> _Extracted records_:
** Start **

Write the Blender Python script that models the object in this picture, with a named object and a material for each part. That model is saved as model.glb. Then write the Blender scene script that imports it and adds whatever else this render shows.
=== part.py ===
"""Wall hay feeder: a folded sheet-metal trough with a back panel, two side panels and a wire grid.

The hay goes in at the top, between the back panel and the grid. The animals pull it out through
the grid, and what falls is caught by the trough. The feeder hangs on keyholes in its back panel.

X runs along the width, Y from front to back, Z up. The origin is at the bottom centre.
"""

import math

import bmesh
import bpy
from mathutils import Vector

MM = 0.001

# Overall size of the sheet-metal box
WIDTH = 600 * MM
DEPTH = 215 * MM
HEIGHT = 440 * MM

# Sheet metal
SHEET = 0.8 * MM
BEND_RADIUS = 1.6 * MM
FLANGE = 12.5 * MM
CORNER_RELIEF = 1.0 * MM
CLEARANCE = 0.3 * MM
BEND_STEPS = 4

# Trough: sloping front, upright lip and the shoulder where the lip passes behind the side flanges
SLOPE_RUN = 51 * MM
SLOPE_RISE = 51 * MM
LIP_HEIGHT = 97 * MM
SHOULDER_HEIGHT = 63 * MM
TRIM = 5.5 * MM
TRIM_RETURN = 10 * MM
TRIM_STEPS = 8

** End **
** Start **

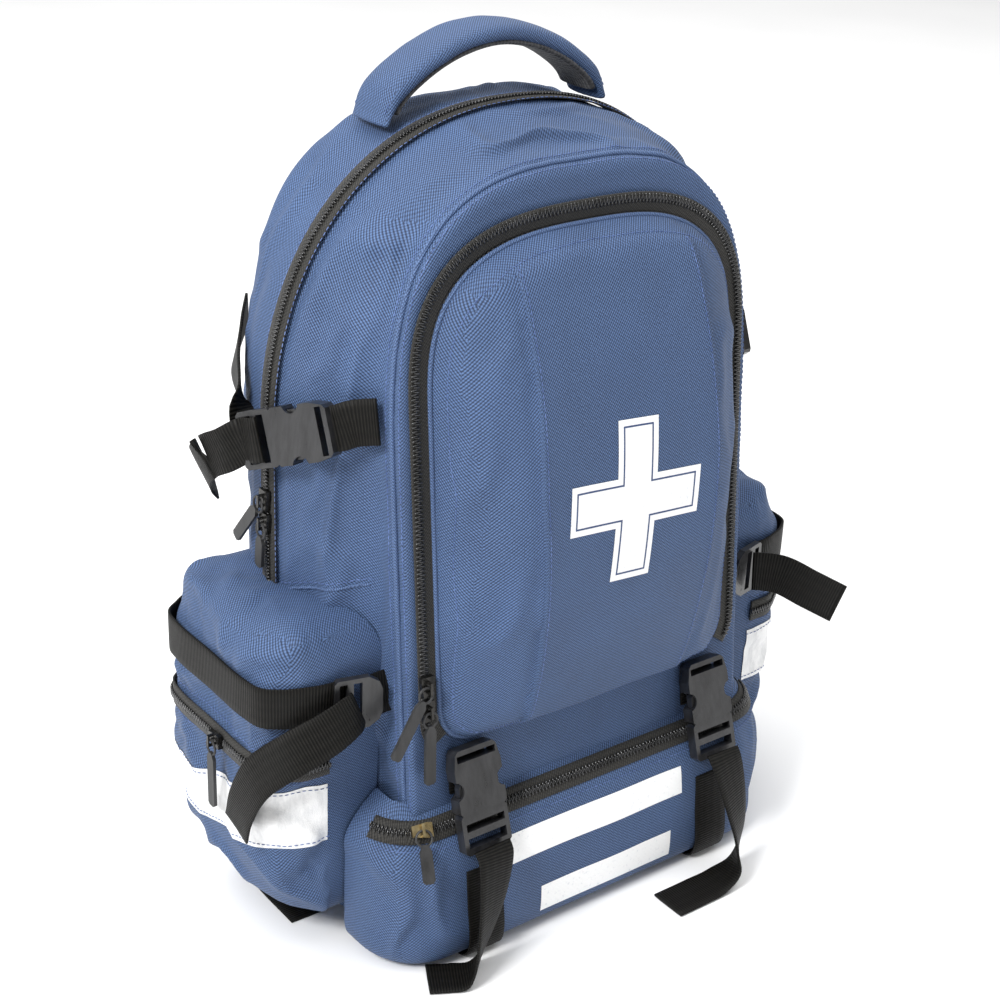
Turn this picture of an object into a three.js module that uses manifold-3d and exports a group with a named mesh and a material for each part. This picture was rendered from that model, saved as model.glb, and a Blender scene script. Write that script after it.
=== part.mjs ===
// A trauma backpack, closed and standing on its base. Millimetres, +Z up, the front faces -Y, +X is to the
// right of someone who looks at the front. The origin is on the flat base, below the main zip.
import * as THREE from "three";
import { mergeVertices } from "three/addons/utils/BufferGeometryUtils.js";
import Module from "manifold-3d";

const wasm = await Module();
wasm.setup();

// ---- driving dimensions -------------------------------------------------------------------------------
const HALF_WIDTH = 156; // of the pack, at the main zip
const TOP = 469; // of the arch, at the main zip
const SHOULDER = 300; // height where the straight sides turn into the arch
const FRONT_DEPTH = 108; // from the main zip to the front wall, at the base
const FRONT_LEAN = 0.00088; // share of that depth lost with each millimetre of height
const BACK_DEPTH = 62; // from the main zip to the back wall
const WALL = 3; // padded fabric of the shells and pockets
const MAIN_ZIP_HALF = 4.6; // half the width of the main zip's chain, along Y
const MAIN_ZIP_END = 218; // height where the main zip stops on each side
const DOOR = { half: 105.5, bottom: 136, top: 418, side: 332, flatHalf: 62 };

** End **

In the material above, locate the line containing "Turn this picture" and the line containing "wasm.setup();". Transcribe exactly those two lines and every line between them, and nothing more.

Turn this picture of an object into a three.js module that uses manifold-3d and exports a group with a named mesh and a material for each part. This picture was rendered from that model, saved as model.glb, and a Blender scene script. Write that script after it.
=== part.mjs ===
// A trauma backpack, closed and standing on its base. Millimetres, +Z up, the front faces -Y, +X is to the
// right of someone who looks at the front. The origin is on the flat base, below the main zip.
import * as THREE from "three";
import { mergeVertices } from "three/addons/utils/BufferGeometryUtils.js";
import Module from "manifold-3d";

const wasm = await Module();
wasm.setup();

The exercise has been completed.